OBJECTIVE -> Scan the entries below and extract each line with the word "frame" in it.
======== THE RECORDS ========
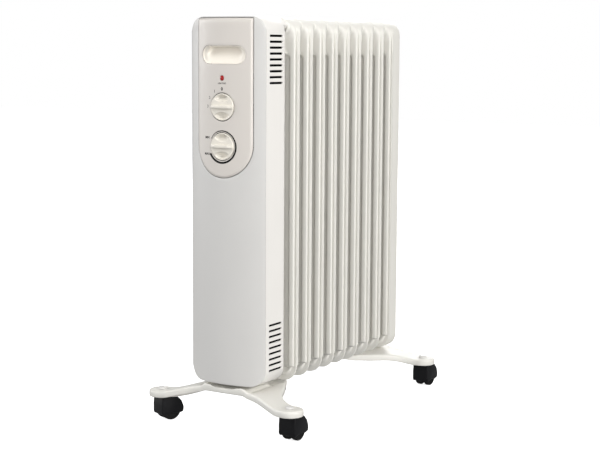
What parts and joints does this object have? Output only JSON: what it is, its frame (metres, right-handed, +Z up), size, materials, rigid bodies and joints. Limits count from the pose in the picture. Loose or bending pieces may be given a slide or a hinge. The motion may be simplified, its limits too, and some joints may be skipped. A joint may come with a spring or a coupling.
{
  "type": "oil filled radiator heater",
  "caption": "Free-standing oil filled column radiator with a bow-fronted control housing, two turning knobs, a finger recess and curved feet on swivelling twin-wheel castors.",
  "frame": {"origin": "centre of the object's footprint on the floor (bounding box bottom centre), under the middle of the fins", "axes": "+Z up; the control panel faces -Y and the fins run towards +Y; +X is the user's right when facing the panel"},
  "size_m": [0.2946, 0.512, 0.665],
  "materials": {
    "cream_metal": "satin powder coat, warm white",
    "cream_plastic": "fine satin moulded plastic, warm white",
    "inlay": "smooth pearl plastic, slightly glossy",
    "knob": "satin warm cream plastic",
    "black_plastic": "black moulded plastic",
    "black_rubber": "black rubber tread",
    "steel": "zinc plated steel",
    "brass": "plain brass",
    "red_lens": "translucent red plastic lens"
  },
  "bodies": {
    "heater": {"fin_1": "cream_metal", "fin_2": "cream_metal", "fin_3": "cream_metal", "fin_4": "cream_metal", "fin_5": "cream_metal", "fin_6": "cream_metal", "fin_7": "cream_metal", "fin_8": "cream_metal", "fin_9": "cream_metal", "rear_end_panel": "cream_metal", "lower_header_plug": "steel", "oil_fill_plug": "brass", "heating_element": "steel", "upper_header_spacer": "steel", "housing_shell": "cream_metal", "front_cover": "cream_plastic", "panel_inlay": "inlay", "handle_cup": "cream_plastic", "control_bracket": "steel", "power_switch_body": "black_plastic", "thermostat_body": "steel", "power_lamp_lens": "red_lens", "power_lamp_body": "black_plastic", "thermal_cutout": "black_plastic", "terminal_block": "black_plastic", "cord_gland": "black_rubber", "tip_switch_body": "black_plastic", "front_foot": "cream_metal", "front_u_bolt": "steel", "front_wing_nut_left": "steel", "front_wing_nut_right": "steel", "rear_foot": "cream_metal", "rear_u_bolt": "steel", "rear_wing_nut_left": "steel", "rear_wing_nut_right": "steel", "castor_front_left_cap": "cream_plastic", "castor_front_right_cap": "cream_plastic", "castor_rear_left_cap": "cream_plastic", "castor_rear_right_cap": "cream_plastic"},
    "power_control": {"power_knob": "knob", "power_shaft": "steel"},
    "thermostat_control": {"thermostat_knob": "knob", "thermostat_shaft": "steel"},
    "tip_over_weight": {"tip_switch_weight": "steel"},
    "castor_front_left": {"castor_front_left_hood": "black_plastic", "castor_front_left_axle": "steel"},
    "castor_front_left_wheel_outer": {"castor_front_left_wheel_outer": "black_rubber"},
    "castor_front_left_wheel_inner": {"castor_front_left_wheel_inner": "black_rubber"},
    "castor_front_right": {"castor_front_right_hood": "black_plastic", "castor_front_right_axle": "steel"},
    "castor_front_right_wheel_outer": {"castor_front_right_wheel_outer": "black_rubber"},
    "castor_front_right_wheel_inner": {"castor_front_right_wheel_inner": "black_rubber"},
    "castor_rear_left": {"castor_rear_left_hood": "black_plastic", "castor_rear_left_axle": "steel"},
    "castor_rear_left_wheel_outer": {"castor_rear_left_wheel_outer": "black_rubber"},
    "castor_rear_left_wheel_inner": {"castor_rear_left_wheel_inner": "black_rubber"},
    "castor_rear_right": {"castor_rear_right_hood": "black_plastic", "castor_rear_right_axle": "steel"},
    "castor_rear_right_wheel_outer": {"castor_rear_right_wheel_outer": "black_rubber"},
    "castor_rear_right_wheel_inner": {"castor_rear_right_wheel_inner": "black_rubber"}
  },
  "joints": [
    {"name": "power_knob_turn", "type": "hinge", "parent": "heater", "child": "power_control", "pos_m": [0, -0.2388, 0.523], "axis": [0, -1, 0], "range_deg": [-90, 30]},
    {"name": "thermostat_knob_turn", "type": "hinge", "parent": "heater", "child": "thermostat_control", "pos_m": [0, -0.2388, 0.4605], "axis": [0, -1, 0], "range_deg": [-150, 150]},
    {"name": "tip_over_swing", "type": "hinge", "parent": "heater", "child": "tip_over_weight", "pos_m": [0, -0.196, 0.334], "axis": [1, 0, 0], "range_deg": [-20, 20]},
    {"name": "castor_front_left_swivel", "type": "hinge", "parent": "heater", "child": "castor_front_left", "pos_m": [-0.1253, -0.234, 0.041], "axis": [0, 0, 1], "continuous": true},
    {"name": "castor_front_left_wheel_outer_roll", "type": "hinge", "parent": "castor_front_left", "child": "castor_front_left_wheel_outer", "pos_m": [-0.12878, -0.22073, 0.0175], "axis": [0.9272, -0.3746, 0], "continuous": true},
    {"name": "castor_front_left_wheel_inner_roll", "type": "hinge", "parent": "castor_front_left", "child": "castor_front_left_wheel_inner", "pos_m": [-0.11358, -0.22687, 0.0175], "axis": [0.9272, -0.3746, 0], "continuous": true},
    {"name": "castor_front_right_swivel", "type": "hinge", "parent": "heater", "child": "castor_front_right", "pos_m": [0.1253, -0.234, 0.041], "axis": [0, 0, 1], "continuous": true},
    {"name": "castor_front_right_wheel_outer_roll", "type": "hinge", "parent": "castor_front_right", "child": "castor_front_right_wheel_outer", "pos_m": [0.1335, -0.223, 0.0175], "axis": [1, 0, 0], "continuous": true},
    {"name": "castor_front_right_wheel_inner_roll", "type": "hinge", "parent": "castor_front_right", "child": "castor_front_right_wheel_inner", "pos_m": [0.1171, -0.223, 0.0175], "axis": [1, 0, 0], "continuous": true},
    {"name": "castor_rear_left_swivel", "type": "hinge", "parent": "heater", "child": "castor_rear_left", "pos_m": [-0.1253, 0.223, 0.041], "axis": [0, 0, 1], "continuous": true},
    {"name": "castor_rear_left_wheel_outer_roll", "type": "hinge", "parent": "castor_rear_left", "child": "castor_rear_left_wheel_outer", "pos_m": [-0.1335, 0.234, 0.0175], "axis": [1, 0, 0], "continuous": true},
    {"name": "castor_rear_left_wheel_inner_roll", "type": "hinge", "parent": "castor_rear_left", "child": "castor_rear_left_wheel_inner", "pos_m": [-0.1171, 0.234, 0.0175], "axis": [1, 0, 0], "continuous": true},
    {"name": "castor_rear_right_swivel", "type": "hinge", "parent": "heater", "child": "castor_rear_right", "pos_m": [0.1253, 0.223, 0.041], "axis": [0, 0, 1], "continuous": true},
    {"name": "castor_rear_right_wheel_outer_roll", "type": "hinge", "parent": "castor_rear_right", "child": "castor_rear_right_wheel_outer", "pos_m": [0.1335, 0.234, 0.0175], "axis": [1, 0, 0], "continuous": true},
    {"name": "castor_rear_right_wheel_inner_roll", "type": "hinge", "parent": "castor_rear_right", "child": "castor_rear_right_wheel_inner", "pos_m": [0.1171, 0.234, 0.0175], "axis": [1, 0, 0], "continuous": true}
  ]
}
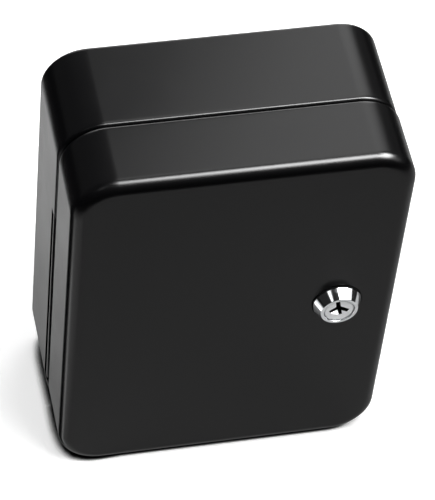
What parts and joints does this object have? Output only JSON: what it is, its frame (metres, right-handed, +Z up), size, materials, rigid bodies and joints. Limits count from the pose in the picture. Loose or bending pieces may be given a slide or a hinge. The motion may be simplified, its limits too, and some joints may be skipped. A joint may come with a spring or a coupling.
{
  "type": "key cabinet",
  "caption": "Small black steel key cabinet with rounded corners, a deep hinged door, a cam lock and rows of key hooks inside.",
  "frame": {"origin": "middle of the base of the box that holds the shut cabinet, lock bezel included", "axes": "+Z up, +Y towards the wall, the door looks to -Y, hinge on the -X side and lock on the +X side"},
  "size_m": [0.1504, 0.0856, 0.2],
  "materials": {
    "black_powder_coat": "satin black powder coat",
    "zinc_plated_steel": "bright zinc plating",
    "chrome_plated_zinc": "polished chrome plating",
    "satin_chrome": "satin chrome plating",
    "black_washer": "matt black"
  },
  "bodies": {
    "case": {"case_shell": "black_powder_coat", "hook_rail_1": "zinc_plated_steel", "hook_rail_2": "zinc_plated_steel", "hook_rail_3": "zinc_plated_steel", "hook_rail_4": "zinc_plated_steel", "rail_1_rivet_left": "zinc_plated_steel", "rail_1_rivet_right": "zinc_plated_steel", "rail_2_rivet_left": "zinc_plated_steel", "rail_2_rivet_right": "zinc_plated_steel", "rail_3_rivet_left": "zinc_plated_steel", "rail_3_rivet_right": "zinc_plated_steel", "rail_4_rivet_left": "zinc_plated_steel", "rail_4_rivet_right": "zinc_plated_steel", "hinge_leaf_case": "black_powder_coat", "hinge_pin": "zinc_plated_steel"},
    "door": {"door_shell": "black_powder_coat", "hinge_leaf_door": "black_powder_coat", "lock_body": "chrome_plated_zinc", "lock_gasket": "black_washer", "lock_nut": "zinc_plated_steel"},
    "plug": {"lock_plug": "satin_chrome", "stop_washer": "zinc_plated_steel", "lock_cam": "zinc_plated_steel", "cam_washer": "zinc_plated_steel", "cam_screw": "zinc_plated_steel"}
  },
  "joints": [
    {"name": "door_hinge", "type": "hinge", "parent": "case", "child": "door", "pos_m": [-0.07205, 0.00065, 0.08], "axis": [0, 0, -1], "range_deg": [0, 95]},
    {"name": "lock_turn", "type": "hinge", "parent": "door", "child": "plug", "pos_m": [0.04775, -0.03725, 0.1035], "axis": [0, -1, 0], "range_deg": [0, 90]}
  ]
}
========
CORRECT RESPONSE ->
What parts and joints does this object have? Output only JSON: what it is, its frame (metres, right-handed, +Z up), size, materials, rigid bodies and joints. Limits count from the pose in the picture. Loose or bending pieces may be given a slide or a hinge. The motion may be simplified, its limits too, and some joints may be skipped. A joint may come with a spring or a coupling.
  "frame": {"origin": "centre of the object's footprint on the floor (bounding box bottom centre), under the middle of the fins", "axes": "+Z up; the control panel faces -Y and the fins run towards +Y; +X is the user's right when facing the panel"},
What parts and joints does this object have? Output only JSON: what it is, its frame (metres, right-handed, +Z up), size, materials, rigid bodies and joints. Limits count from the pose in the picture. Loose or bending pieces may be given a slide or a hinge. The motion may be simplified, its limits too, and some joints may be skipped. A joint may come with a spring or a coupling.
  "frame": {"origin": "middle of the base of the box that holds the shut cabinet, lock bezel included", "axes": "+Z up, +Y towards the wall, the door looks to -Y, hinge on the -X side and lock on the +X side"},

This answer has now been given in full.